**Aim**.
Print, without altering anything, the lines from the one that holds "handle.rotation.z = radians(HANDLE_ANGLE);" to the one that holds "points = [vertex.co", inclusive. No other lines belong in the output.

**Data**.
____
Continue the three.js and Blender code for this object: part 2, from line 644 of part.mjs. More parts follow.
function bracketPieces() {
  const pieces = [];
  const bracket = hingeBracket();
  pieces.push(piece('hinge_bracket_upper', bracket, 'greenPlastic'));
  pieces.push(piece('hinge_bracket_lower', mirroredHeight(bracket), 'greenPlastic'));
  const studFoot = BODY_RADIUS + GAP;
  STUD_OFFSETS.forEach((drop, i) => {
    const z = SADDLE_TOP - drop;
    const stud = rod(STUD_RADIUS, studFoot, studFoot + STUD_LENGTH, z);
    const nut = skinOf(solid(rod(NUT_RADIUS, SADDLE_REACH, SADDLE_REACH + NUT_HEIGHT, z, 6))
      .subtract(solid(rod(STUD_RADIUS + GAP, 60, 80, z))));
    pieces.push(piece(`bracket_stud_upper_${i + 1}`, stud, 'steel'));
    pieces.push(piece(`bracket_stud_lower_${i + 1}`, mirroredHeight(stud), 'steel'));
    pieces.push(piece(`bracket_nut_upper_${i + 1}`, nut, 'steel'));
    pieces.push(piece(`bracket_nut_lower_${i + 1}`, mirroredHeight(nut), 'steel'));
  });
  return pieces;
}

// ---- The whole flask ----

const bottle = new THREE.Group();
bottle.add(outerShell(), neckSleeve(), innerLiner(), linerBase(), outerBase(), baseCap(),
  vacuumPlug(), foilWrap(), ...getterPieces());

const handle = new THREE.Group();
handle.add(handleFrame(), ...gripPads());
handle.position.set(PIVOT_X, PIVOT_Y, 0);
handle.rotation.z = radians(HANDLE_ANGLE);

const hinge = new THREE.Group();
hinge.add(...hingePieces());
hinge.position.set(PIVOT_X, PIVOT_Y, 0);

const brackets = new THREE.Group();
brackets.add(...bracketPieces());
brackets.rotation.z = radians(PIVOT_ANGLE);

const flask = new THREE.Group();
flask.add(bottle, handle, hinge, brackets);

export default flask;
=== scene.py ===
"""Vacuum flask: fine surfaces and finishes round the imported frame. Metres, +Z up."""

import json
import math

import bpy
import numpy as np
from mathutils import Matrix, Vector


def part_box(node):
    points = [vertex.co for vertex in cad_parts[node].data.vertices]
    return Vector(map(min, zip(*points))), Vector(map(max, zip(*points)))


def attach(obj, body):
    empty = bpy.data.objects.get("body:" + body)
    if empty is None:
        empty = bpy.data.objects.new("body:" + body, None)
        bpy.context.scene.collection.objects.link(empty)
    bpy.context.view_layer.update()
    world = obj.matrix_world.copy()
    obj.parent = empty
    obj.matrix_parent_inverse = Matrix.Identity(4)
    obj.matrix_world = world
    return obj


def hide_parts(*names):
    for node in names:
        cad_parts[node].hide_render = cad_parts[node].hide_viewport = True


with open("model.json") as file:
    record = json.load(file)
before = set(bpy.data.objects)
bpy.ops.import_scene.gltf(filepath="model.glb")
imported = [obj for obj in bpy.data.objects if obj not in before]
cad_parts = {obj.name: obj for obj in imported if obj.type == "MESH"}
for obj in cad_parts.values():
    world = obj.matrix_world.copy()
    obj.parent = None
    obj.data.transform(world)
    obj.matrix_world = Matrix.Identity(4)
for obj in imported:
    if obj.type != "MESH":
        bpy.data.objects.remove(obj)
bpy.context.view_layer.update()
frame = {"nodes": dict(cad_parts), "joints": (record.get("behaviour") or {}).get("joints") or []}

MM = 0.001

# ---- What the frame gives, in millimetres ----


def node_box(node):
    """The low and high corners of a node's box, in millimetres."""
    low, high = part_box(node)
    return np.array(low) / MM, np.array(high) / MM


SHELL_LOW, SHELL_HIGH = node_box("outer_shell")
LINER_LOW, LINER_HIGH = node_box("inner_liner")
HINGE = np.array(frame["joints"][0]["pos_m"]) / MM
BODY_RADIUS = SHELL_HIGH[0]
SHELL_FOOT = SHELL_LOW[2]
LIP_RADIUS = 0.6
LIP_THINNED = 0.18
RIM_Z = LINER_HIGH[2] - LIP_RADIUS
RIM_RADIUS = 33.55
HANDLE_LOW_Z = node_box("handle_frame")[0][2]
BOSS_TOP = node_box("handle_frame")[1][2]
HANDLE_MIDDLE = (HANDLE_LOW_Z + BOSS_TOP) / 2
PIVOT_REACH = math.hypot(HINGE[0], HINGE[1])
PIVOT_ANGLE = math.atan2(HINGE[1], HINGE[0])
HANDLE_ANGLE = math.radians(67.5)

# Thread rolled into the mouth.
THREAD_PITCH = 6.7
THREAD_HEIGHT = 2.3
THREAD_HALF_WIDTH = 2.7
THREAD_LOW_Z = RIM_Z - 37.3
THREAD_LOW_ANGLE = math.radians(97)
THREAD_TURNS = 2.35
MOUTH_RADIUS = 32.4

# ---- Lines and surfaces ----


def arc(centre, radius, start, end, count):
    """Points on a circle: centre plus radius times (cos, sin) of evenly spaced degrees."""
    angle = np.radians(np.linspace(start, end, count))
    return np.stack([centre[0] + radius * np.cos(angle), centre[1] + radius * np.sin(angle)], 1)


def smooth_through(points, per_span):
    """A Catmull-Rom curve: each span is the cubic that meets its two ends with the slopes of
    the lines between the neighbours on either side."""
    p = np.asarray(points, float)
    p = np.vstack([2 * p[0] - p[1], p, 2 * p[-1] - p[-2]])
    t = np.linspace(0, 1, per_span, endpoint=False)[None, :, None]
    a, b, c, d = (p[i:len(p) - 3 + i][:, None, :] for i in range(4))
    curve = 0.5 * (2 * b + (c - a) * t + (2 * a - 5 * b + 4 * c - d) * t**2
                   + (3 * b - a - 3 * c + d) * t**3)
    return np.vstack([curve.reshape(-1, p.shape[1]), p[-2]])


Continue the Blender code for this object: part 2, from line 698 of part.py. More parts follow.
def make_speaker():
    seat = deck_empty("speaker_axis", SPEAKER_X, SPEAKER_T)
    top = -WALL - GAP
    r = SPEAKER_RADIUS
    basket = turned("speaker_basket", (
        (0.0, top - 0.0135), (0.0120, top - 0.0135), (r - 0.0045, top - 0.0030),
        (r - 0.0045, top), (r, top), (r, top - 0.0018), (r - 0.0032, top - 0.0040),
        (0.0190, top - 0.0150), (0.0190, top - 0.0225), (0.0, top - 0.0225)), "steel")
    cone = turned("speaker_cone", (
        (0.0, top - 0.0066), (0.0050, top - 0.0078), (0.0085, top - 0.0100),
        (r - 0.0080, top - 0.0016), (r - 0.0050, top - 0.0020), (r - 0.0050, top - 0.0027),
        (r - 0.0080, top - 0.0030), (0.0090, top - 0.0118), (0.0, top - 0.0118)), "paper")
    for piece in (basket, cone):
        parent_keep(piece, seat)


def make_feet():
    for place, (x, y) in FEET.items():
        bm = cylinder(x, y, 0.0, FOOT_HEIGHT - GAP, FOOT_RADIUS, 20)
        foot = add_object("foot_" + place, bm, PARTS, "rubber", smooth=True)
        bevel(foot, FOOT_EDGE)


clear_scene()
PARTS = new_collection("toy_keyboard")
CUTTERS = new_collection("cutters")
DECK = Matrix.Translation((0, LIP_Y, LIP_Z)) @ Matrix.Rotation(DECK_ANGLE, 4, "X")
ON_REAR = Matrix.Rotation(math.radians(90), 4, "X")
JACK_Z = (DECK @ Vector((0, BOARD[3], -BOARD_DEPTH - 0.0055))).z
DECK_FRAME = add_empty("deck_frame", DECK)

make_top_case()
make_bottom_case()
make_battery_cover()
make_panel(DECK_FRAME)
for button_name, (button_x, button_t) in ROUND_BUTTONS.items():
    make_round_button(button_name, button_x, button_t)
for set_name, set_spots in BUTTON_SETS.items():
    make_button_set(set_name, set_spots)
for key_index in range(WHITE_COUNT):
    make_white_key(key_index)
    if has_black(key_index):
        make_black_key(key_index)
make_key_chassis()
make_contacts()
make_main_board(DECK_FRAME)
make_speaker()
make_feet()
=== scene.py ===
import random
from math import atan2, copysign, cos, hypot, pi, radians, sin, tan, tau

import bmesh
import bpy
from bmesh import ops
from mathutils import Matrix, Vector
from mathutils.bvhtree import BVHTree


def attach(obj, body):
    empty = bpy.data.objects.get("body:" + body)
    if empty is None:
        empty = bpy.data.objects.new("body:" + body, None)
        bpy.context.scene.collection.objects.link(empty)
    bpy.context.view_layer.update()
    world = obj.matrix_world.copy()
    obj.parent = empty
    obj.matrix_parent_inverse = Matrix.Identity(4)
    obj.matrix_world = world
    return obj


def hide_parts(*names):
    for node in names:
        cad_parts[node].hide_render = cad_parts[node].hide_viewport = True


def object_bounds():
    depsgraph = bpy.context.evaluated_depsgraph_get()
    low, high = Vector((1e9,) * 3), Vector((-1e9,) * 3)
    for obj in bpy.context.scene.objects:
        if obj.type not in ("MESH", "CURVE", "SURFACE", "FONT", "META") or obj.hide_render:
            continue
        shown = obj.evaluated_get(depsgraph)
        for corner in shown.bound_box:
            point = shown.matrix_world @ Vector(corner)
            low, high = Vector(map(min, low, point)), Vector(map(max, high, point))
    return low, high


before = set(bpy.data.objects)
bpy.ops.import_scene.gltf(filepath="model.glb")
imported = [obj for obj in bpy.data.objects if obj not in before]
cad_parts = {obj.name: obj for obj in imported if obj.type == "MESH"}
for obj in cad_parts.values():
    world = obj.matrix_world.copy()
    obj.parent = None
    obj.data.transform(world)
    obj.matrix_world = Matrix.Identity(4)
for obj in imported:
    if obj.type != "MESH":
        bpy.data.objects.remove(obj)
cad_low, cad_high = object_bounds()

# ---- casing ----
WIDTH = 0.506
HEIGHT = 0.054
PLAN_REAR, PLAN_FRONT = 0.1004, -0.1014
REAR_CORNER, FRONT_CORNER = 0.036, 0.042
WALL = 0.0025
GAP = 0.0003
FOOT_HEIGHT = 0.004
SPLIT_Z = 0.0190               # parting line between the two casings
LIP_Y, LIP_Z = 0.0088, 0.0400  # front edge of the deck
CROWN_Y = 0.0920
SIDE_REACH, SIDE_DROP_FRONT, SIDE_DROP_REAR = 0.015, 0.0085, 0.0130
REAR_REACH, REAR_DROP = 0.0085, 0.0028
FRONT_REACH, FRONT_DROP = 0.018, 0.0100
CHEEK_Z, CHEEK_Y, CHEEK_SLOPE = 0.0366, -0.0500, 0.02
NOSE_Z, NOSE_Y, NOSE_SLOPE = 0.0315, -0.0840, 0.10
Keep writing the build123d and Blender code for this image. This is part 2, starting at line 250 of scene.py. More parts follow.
____
**Output of the task**.
handle.rotation.z = radians(HANDLE_ANGLE);

const hinge = new THREE.Group();
hinge.add(...hingePieces());
hinge.position.set(PIVOT_X, PIVOT_Y, 0);

const brackets = new THREE.Group();
brackets.add(...bracketPieces());
brackets.rotation.z = radians(PIVOT_ANGLE);

const flask = new THREE.Group();
flask.add(bottle, handle, hinge, brackets);

export default flask;
=== scene.py ===
"""Vacuum flask: fine surfaces and finishes round the imported frame. Metres, +Z up."""

import json
import math

import bpy
import numpy as np
from mathutils import Matrix, Vector


def part_box(node):
    points = [vertex.co for vertex in cad_parts[node].data.vertices]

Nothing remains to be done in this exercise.